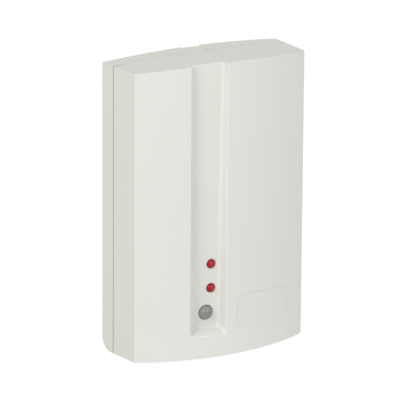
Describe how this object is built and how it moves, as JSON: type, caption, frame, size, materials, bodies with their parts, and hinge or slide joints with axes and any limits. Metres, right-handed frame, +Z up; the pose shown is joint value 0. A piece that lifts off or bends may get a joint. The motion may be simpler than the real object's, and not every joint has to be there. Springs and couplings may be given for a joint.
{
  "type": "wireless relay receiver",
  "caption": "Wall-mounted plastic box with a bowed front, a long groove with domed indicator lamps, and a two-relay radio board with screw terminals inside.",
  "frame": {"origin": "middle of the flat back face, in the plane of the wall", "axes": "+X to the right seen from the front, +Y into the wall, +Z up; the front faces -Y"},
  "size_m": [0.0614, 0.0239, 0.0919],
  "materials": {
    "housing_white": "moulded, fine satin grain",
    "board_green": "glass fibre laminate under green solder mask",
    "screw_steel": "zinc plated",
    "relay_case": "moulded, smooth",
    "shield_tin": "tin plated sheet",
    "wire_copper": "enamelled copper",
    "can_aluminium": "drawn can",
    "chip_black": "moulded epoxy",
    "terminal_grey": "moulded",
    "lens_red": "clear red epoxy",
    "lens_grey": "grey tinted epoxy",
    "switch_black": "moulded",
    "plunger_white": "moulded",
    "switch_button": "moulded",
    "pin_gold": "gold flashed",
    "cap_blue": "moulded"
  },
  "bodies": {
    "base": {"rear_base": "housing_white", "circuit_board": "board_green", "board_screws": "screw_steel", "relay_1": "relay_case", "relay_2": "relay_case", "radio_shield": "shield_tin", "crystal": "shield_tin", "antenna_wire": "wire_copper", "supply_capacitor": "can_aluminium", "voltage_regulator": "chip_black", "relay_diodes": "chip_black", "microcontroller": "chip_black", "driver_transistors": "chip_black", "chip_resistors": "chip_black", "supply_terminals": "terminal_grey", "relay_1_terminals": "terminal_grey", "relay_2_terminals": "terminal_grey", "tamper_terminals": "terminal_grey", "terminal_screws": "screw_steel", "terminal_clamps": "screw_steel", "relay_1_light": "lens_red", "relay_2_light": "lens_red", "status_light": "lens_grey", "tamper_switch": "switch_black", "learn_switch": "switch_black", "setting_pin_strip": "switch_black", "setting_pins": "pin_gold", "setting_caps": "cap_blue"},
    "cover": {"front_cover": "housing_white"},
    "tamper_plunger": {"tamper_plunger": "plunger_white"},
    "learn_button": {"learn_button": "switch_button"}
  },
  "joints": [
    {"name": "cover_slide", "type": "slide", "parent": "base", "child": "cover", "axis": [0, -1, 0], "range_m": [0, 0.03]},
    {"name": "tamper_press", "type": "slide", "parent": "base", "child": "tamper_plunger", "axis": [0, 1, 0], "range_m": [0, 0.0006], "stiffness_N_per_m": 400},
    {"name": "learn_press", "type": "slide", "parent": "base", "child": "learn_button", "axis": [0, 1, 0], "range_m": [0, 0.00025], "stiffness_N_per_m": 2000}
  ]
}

* * * * *

Problem statement. Output the listing above exactly as it appears.

Completed task.
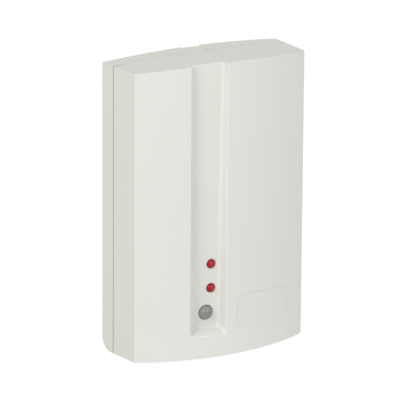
Describe how this object is built and how it moves, as JSON: type, caption, frame, size, materials, bodies with their parts, and hinge or slide joints with axes and any limits. Metres, right-handed frame, +Z up; the pose shown is joint value 0. A piece that lifts off or bends may get a joint. The motion may be simpler than the real object's, and not every joint has to be there. Springs and couplings may be given for a joint.
{
  "type": "wireless relay receiver",
  "caption": "Wall-mounted plastic box with a bowed front, a long groove with domed indicator lamps, and a two-relay radio board with screw terminals inside.",
  "frame": {"origin": "middle of the flat back face, in the plane of the wall", "axes": "+X to the right seen from the front, +Y into the wall, +Z up; the front faces -Y"},
  "size_m": [0.0614, 0.0239, 0.0919],
  "materials": {
    "housing_white": "moulded, fine satin grain",
    "board_green": "glass fibre laminate under green solder mask",
    "screw_steel": "zinc plated",
    "relay_case": "moulded, smooth",
    "shield_tin": "tin plated sheet",
    "wire_copper": "enamelled copper",
    "can_aluminium": "drawn can",
    "chip_black": "moulded epoxy",
    "terminal_grey": "moulded",
    "lens_red": "clear red epoxy",
    "lens_grey": "grey tinted epoxy",
    "switch_black": "moulded",
    "plunger_white": "moulded",
    "switch_button": "moulded",
    "pin_gold": "gold flashed",
    "cap_blue": "moulded"
  },
  "bodies": {
    "base": {"rear_base": "housing_white", "circuit_board": "board_green", "board_screws": "screw_steel", "relay_1": "relay_case", "relay_2": "relay_case", "radio_shield": "shield_tin", "crystal": "shield_tin", "antenna_wire": "wire_copper", "supply_capacitor": "can_aluminium", "voltage_regulator": "chip_black", "relay_diodes": "chip_black", "microcontroller": "chip_black", "driver_transistors": "chip_black", "chip_resistors": "chip_black", "supply_terminals": "terminal_grey", "relay_1_terminals": "terminal_grey", "relay_2_terminals": "terminal_grey", "tamper_terminals": "terminal_grey", "terminal_screws": "screw_steel", "terminal_clamps": "screw_steel", "relay_1_light": "lens_red", "relay_2_light": "lens_red", "status_light": "lens_grey", "tamper_switch": "switch_black", "learn_switch": "switch_black", "setting_pin_strip": "switch_black", "setting_pins": "pin_gold", "setting_caps": "cap_blue"},
    "cover": {"front_cover": "housing_white"},
    "tamper_plunger": {"tamper_plunger": "plunger_white"},
    "learn_button": {"learn_button": "switch_button"}
  },
  "joints": [
    {"name": "cover_slide", "type": "slide", "parent": "base", "child": "cover", "axis": [0, -1, 0], "range_m": [0, 0.03]},
    {"name": "tamper_press", "type": "slide", "parent": "base", "child": "tamper_plunger", "axis": [0, 1, 0], "range_m": [0, 0.0006], "stiffness_N_per_m": 400},
    {"name": "learn_press", "type": "slide", "parent": "base", "child": "learn_button", "axis": [0, 1, 0], "range_m": [0, 0.00025], "stiffness_N_per_m": 2000}
  ]
}